Umpires at Wimbledon, Roland Garros, and Arthur Ashe Stadium might deserve a break, according to a new
study published online this week in
Proceedings of the Royal Society B. The study found that disputes over close calls during professional tennis matches arise because of double faults in the way information is processed in the brains of players and umpires. Nonetheless, both perceptions are remarkably accurate, though umpires are in the right most of the time.
At next month's French Open, tennis balls will fly across the court at
speeds of up to 150 mph. In such a fast-moving sport, arguments often erupt between players and umpires as to whether a ball bounces inside or outside the boundary lines. So in 2006, major tennis tournaments introduced a high-tech, ball-tracking system called
Hawk-Eye that can pinpoint the ball's position to within a tenth of an inch. Line calls are still made by umpires, but players are allowed to challenge an umpire's decision twice per set of play.
"It occurred to me that the data collected as a by-product of Hawk-Eye is a perceptual experiment that could reveal something interesting about how decisions are made," said
George Mather, a psychologist at the University of Sussex in England who led the study.
Mather, who studies how humans perceive motion and is a huge Roger Federer fan, investigated 1473 challenges made by 246 players to test whether disputes occur because of perceptual
uncertainty, or as a backhanded way for players to get ahead. He found that 94% of challenges occurred within about 4 inches of the line — a distance less than twice the diameter of the ball. Both players and umpires made mistakes, but only 40% of challenged line calls turned out to be incorrect. Advantage: umpires.
Mather found a sharp peak in challenges the closer the ball landed to the boundary lines, which suggested that disputes occur because of minor
perceptual differences between the brains of players and umpires, rather than because of gamesmanship or lapses in concentration. So Mather created a computer model in which a ball bounces, and theoretical players and umpires judge the ball's position — either in or out — but with a small amount of uncertainty that follows a simple bell-shaped curve. If the players and judges agree, then the simulation ends. But if they disagree, the player challenges the call, and the ball's true location is used to settle the dispute, just as Hawk-Eye does in real life.
The model paralleled the data from actual matches with a high degree of accuracy, indicating that players' and umpires' brains make errors in predictable ways. "You can actually capture performance very accurately by introducing a bit of noise into the decision-making process," Mather told
The Scientist.
The study "took what we do in the dark rooms and labs and put it out into the real world," said
Saumil Patel of the University of Texas Medical School at Houston, who was not involved in the study.

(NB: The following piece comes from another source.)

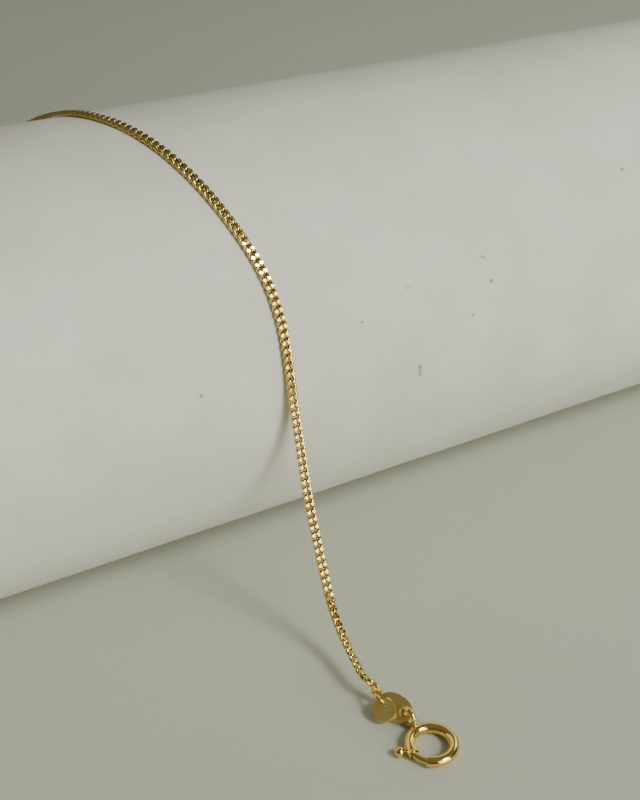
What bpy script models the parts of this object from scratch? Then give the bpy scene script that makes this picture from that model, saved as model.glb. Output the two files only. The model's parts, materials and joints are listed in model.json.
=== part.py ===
"""Fine curb chain necklace with a spring ring clasp, laid over a round display roll.

Blender 4.5, metres, +Z up. X runs along the roll, -Y is the front, where the clasp lies.
The origin is in the middle of the flat under the roll, on the table.
"""
import math

import bmesh
import bpy
from mathutils import Matrix, Vector

# Display roll
ROLL_RADIUS = 0.0267
ROLL_LENGTH = 0.150
ROLL_FLAT_WIDTH = 0.006        # planed strip that it rests on
ROLL_EDGE_ROUND = 0.0012
ROLL_SIDES = 128

# Chain, built as a plain tube of the chain's width
CHAIN_LENGTH = 0.450
CHAIN_RADIUS = 0.00050
CHAIN_ON_ROLL_GAP = 0.00012    # air under the tube, enough for its straight steps
SAMPLES_PER_SPAN = 2

# End collar, a small flared sleeve at the clasp end of the chain
COLLAR_LENGTH = 0.00095
COLLAR_NARROW_RADIUS = 0.00036
COLLAR_MOUTH_RADIUS = 0.00072
COLLAR_WALL = 0.00012
COLLAR_OFF_RING = 0.00010      # from the tag ring's wire back to the plane of the mouth
# The chain's start, seen from the middle of the collar's narrow end
CHAIN_FROM_COLLAR = (-0.00050, 0.00055, 0.00020)

# Tag ring, the small jump ring through the collar and both tags
TAG_RING_RADIUS = 0.00079
TAG_RING_WIRE_RADIUS = 0.00018
TAG_RING_IN_ROUND_TAG = -36.2  # degrees round the ring from the oval tag

# Oval tag, the plate that the clasp hangs on
OVAL_TAG_LENGTH = 0.0043
OVAL_TAG_WIDTH = 0.00295
OVAL_TAG_THICKNESS = 0.00022
OVAL_TAG_HOLE_RADIUS = 0.00049
OVAL_TAG_HOLE_SPACING = 0.00220
OVAL_TAG_HEADING = -69         # degrees in plan
OVAL_TAG_PITCH = -5            # clasp end lower
OVAL_TAG_ROLL = 27             # right edge raised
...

He was surprised such a simple model could capture complicated neural processes when "more than half the brain is involved in these types of decisions." By treating the brain as a "black box" in the model, Patel said the ball was still in Mather's court to show "what areas of the brain are involved or what mechanisms are used to arrive at these judgments."
Mather's model predicted that an umpire should only make a few perceptual mistakes per set; making the player's two challenges per set limit a pretty accurate one, according to the researcher.
Michael Wright of Brunel University in London, England, was impressed with this result, but wondered whether umpires' performances change over the course of a match. Mather's analysis was based on more than 1,000 decisions, Wright noted, but performance might wane over time because of exhaustion, or possibly even improve if umpires enter the
sweet spot of attentiveness.
Mather's analysis also grouped athletes of different skill levels together. But were top-ranking players like Roger Federer or the Williams sisters better at making line calls than others? Actually no, said Mather, adding that the grand slam explanation for the kinds of outbursts that made
John McEnroe famous remains simple random fluctuations in perception.